Compounding this Tory problem is the rise of Ukip. In effect British elections are decided not by a mass popular vote, but by a handful of swing voters in swing seats. Lord Ashcroft last weekend released a poll of these marginal constituencies which said that Labour’s lead has widened to an almighty 17 points. This was not because Labour has become more popular, but because so many Tory supporters have defected to Ukip. Miliband is also buoyed by the fact that the British left, which split in the 1980s with the creation of the SDP, has reunited. When Clegg jumped into bed with Cameron, just under half of his erstwhile supporters leapt into Labour’s arms.
The Westminster debate has not caught up with this new psephological reality. You may think (as most Tories do) that Miliband will be crushed in television debates before the election. You may laugh at his ideas of ‘predistribution’ and regard his running tensions with Ed Balls, his power-hungry shadow chancellor, as a source of macabre entertainment. But if the bookies are right, these two are just one more summer away from their first Queen’s Speech and budget.

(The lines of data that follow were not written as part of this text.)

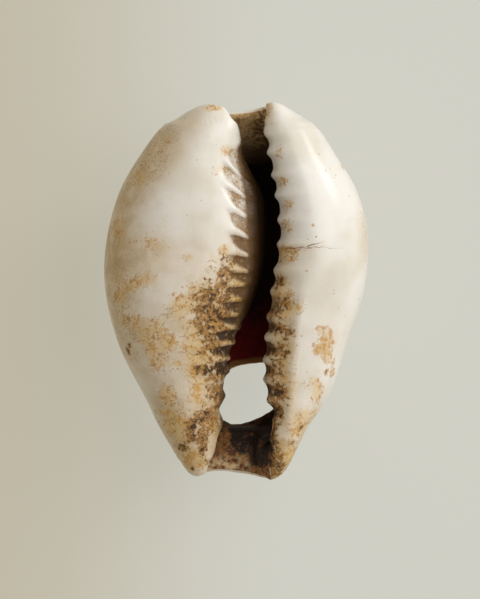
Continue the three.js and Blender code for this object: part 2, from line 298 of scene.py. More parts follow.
SECTION_KNOTS = knots_along(section_points(stations_at(MID_STATION))[0, :, :2])


def reached_places(u, s):
    """The places round each section that u reaches where the wall starts late or stops early."""
    right, left = SECTION_KNOTS[RIGHT_BASE], SECTION_KNOTS[LEFT_BASE]
    numbers = np.arange(len(SECTION_KNOTS))
    start = np.interp(s["start"], numbers, SECTION_KNOTS)[:, None]
    stop = np.interp(s["stop"], numbers, SECTION_KNOTS)[:, None]
    u = np.broadcast_to(u, (len(start), len(u)))
    places = np.where(u < right, lerp(right, start, (right - u) / right), u)
    return np.where(u > left, lerp(left, stop, (u - left) / (1 - left)), places)


def wall_middle(u, v, notch):
    """The middle of the wall on a grid of places, its thickness outwards and inwards, and the
    section place that each column reaches."""
    s = stations_at(v)
    places = reached_places(u, s)
    points = read_curves(SECTION_KNOTS, section_points(s), places)
    x, z, outer, inner, notched, lag = np.moveaxis(points, -1, 0)
    anterior = ANTERIOR_NOTCH * smooth_step(v, 1 - NOTCH_REACH, 1)
    drawn_in = notch * (anterior - 1 + smooth_step(v, 0, NOTCH_REACH))
    y = s["y"][:, None] + notched * drawn_in[:, None] + lag * s["lag"][:, None]
    share = s["share"][:, None]
    return np.stack([x, y, z], axis=-1), outer * share, inner * share, places


# ---- Teeth ----

# The outer lip's teeth, by the place of each crest along the shell.
OUTER_TEETH = (10.4, 9.2, 7.7, 6.35, 4.7, 3.0, 1.3, -0.1, -1.75, -3.1, -4.55, -5.8, -7.1, -8.4)

# The inner lip's teeth: the place of each crest along the shell, measured at INNER_TEETH_X,
# and its slope from left to right.
INNER_TEETH_X = -0.3
INNER_TEETH = (
    (8.05, -0.84), (6.72, -0.58), (5.34, -0.5), (3.86, -0.3), (2.5, -0.18), (1.34, -0.1),
    (0.35, 0), (-0.64, 0), (-1.64, 0.05), (-2.5, 0.1), (-3.48, 0.14), (-4.5, 0.14),
    (-5.75, 0.1),
)

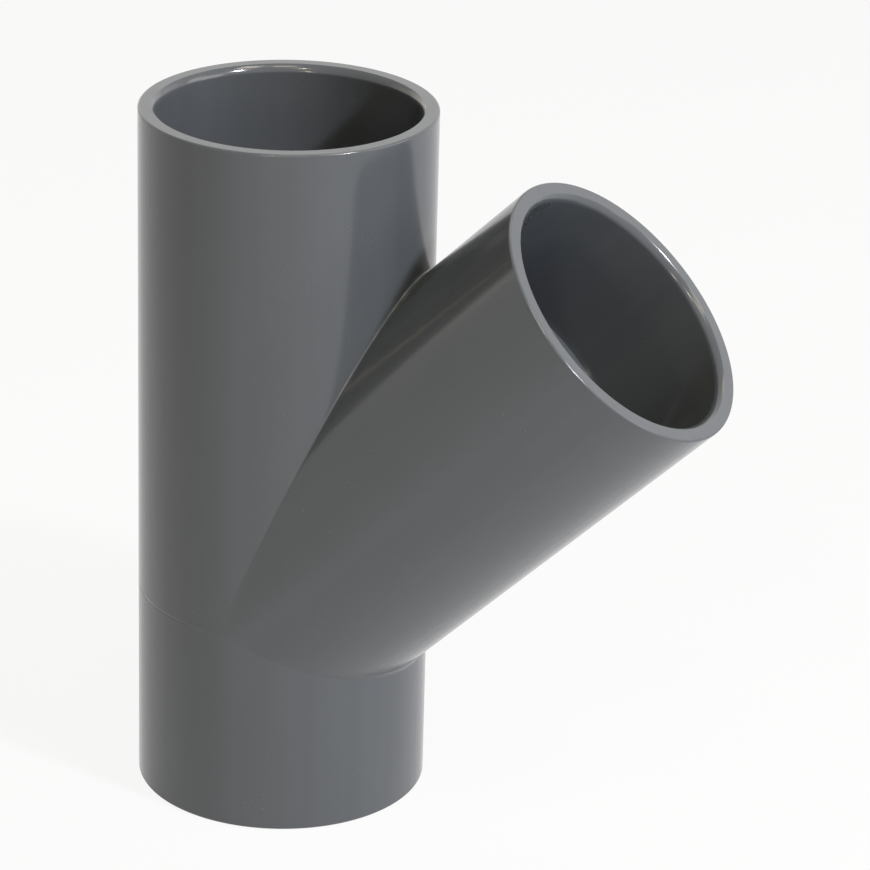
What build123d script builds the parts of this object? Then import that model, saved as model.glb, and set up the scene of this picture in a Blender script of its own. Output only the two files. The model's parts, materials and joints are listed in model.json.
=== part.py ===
from build123d import *
from math import radians, tan
import os

# Equal 45 degree lateral wye for solvent-cemented plastic pressure pipe.
# One injection moulding: a straight run with a branch of the same diameter, and a plain socket in each mouth.
# Frame in millimetres: origin at the centre of the lower mouth, run along +Z, branch leaning towards +X.

# The pipe and the socket that takes it
pipe_diameter = 110.0
socket_clearance = 0.15
socket_depth = 63.6
socket_wall = 7.85

# The body between the sockets
branch_angle = 45.0
stop_step = 4.0
stop_land = 0.8

# The funnel that guides the pipe into each mouth
lead_in_width = 2.0
lead_in_depth = 4.0

# Roundings and bevels of the moulding
rim_radius = 0.9
crotch_radius = 0.8
heel_radius = 4.0
stop_bevel = 0.8

# How far to each side the valley roundings reach, as a share of the rod's radius
valley_reach = 0.99

# Sizes that follow from those above
socket_radius = pipe_diameter / 2 + socket_clearance
outer_radius = socket_radius + socket_wall
passage_radius = socket_radius - stop_step
half_turn = radians(branch_angle / 2)
collar_length = socket_depth + stop_land
axes_height = collar_length + outer_radius * tan(half_turn)
long_arm = collar_length + outer_radius / tan(half_turn)
run_height = axes_height + long_arm

# Where each mouth is, and which way it faces: the plane's Z points out of the mouth
crossing = Location((0, 0, axes_height))
branch_axis = crossing * Rot(0, branch_angle, 0)
mouths = [
    Rot(180, 0, 0),
    Pos(0, 0, run_height),
    branch_axis * Pos(0, 0, long_arm),
]


def crossed_rods(radius):
    """Run and branch as solid rods of one radius, with the valleys where they cross left sharp."""
    upright = (Align.CENTER, Align.CENTER, Align.MIN)
    run = Cylinder(radius, run_height, align=upright)
    branch = branch_axis * Cylinder(radius, long_arm, align=upright)
    return run + branch


def valley_edges(rods, above):
    """The curved edges, above or below the axes' crossing, along which run and branch meet."""
    edges = rods.edges().filter_by(GeomType.ELLIPSE)
    return [edge for edge in edges if (edge.center().Z > axes_height) == above]


def round_valleys(rods, radius):
    """The crossed rods with the upper and the lower valley filled to a rounding."""
    # At the two sides the rods touch without an angle, so each rounding ends just short of there
    slab = crossing * Box(4 * run_height, 2 * radius * valley_reach, 4 * run_height)
    rounded = rods & slab
    rounded = rounded.fillet(crotch_radius, valley_edges(rounded, True))
    rounded = rounded.fillet(heel_radius, valley_edges(rounded, False))
    return rods + rounded


def socket_core(mouth):
    """The space that the pipe's end fills in one mouth, from the open face to the stop."""
    return mouth * Cylinder(socket_radius, socket_depth, align=(Align.CENTER, Align.CENTER, Align.MAX))


def lead_in(mouth):
    """The funnel at one mouth, widest at the open face and down to the socket's own width inside."""
    wide = socket_radius + lead_in_width
    return mouth * Cone(socket_radius, wide, lead_in_depth, align=(Align.CENTER, Align.CENTER, Align.MAX))


def ring_edges(body, mouth, depth, radius):
    """The round edges of one radius that lie at one depth inside a mouth."""
    centre = (mouth * Pos(0, 0, -depth)).position
    rings = body.edges().filter_by(GeomType.CIRCLE)
    return [
        ring
        for ring in rings
        if abs(ring.radius - radius) < 0.01 and (ring.arc_center - centre).length < 0.01
    ]


def wye():
    """The whole moulding."""
    body = round_valleys(crossed_rods(outer_radius), outer_radius)
    body -= crossed_rods(passage_radius)
    for mouth in mouths:
        body -= socket_core(mouth)
        body -= lead_in(mouth)
    for mouth in mouths:
        body = body.fillet(rim_radius, ring_edges(body, mouth, 0, outer_radius))
        body = body.chamfer(stop_bevel, None, ring_edges(body, mouth, socket_depth, passage_radius))
    return body


os.makedirs("parts", exist_ok=True)
export_step(wye(), "parts/wye_body.step")
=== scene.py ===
# Equal 45 degree lateral wye in dark grey plastic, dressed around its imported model.
# Metres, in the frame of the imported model: the run stands along +Z and the branch leans towards +X.
import json
from math import asin, cos, pi, radians, sin, tan

import bmesh
import bpy
from mathutils import Matrix, Vector


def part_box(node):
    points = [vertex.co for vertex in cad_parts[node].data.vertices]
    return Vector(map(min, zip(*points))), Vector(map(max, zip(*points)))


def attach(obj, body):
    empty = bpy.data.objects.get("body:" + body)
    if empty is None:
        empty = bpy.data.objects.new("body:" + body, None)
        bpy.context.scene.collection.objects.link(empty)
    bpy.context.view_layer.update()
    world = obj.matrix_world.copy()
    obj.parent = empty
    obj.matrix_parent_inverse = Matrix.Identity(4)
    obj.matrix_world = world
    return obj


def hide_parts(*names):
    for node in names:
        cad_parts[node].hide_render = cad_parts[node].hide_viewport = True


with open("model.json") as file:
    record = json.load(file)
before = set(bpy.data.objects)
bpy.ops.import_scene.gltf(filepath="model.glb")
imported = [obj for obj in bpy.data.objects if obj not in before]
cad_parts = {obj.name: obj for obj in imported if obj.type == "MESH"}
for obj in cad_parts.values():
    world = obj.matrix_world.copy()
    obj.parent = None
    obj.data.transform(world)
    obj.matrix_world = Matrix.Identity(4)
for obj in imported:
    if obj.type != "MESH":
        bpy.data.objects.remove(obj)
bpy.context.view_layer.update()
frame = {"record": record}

bl_info = {
    "name": "Lateral wye",
    "version": (1, 0, 0),
    "blender": (4, 5, 0),
    "location": "3D View > Sidebar > Wye",
    "description": "Models an equal lateral wye fitting with its plastic finish, table, lamps and camera",
    "category": "Object",
}

MM = 0.001
MOUNTS = {mount["name"]: mount for mount in frame["record"]["mounts"]}

# Places closer than this, in metres, are the same place, and corners of the two tubes this close are welded
SAME_PLACE = 1e-6
WELD_DISTANCE = 2e-6

# Faces along each rounded stretch of the wall's section, and across each rounded seam
RIM_STEPS = 8
LEAD_IN_STEPS = 10
SEAM_STEPS = 8

# Edges that turn by less than this are shaded smooth
SMOOTH_UP_TO = radians(35)

# Grains that each texture of the plastic has along one metre
CLOUD_GRAINS = 16.0
DRAG_GRAINS = 60.0
SCUFF_GRAINS = 90.0
PEEL_GRAINS = 200.0
DUST_GRAINS = 1500.0
DUST_PATCH_GRAINS = 45.0

# Shares of the plastic's colour at its darkest and its lightest
DARKEST = 0.91
LIGHTEST = 1.11

# Refractive index of the plastic, and the height of its orange peel and of its parting line's groove
PLASTIC_IOR = 1.53
RELIEF = 0.2 * MM

# Half the width of the parting line's groove, and of the step in shade that it marks
GROOVE_HALF = 0.5 * MM
SHADE_STEP_HALF = 0.4 * MM

# The parting line is full behind the first X and gone past the second
LINE_FULL = -15 * MM
LINE_GONE = 20 * MM

# Width of the change from the run's texture to the branch's
TEXTURE_SEAM = 4 * MM

# The table lies this far below the fitting, and this share of what is seen of it is plain white
TABLE_DROP = 0.5 * MM
TABLE_LIFT = 0.9

# The point that the lamps face, and how far from it they stand
LAMP_AIM = Vector((0.03, 0, 0.15))
LAMP_DISTANCE = 2.0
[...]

Miliband himself is moving into election fighting mode. His speech at Labour conference next week will ditch the intellectual complexity of his previous addresses and talk only about ‘the cost of living crisis’. It will, I’m told, contain ‘practical measures’ to help families with their budgets. This may resonate more deeply than you’d expect. Official government forecasts suggest it may be 2018 before the average British worker returns to a pre-crash standard of living. As one senior Treasury figure admits, ‘Some of his stuff about living standards is cutting through.’
But those close to the Labour leader concede that he also has to win the broader economic argument. He has to persuade the public of his belief that the current recovery won’t last because it is too narrowly based. As one Labour strategist says of the coalition’s economic strategy: ‘People know it’s unfair but what we’ve got to do is to persuade people that it won’t work.’ The aim is to show that Miliband’s economics are ‘hard-headed as well as soft-hearted’. It’s a reminder that Miliband’s aim is nothing short of forging an entirely different sort of British economy. As Tristram Hunt puts it, ‘Ed’s project’ is a ‘recalibration of our political economy’.
Miliband’s aim, breathtaking in its ambition, is to transform Britain into a hybrid of a German and Scandinavian economy. Its effect on Britain could be breathtaking too — and not in the way that Miliband likes to envisage. His approach to the economy is based round the two ideas of ‘predistribution’ and redistribution. That is to say: regulating companies so more money goes to the lower-paid, and then using the tax system to make doubly sure that this happens. But in office, Miliband will soon find that tax is the easiest part. Alarmingly, he is already planning both a 50p tax rate and a mansion tax. Miliband’s answer to the question of whether to tax income or wealth is to tax both.
This emphasis on the cost of living is being taken seriously by coalition strategists. Downing Street is preparing a major push on ‘making markets work for consumers’. Utility companies and the rail franchises can all expect to come under coalition scrutiny in the coming months. Inside government, there is talk of an ‘adopt or kill’ approach to Labour’s work on the cost of living: if they like an idea, they’ll take it for themselves; if they don’t, they’ll savage it. Having had this done to them for 13 years in opposition by Gordon Brown, the Tories know just how this game works.
But when it comes to the economy, the most alarming thing about Labour’s approach is not Miliband’s attempt to change the structure of it but Ed Balls’s return to the Treasury. One might have expected Balls to enter into a period of quiet reflection following the return of boom and bust. But that would be fundamentally to misunderstand the shadow chancellor, the most bafflingly self-confident politician in recent British history. Balls believes that the crisis has vindicated his judgment. He is so enchanted with his 2010 Bloomberg speech on the economy, which cautioned against an early attempt to reduce the deficit, that he has been known to put parts of it to music when indulging his love of karaoke.
His sing-a-long economics would be funnier if they were not so likely to be the fiscal thinking of the next Labour government. The Balls who returned to the Treasury would be a man totally convinced that, when it comes to the economy, he is right and his critics are wrong. There would be no containing him. The country’s economic future would be wagered on his bust judgment.
In this image-driven political era, it is easier to mock Miliband’s idiosyncrasies than to study his policy programme. It may not be immediately apparent, but he is a leader with a breathtakingly radical political project who is the odds-on favourite to become the next prime minister. He may yet have the last laugh.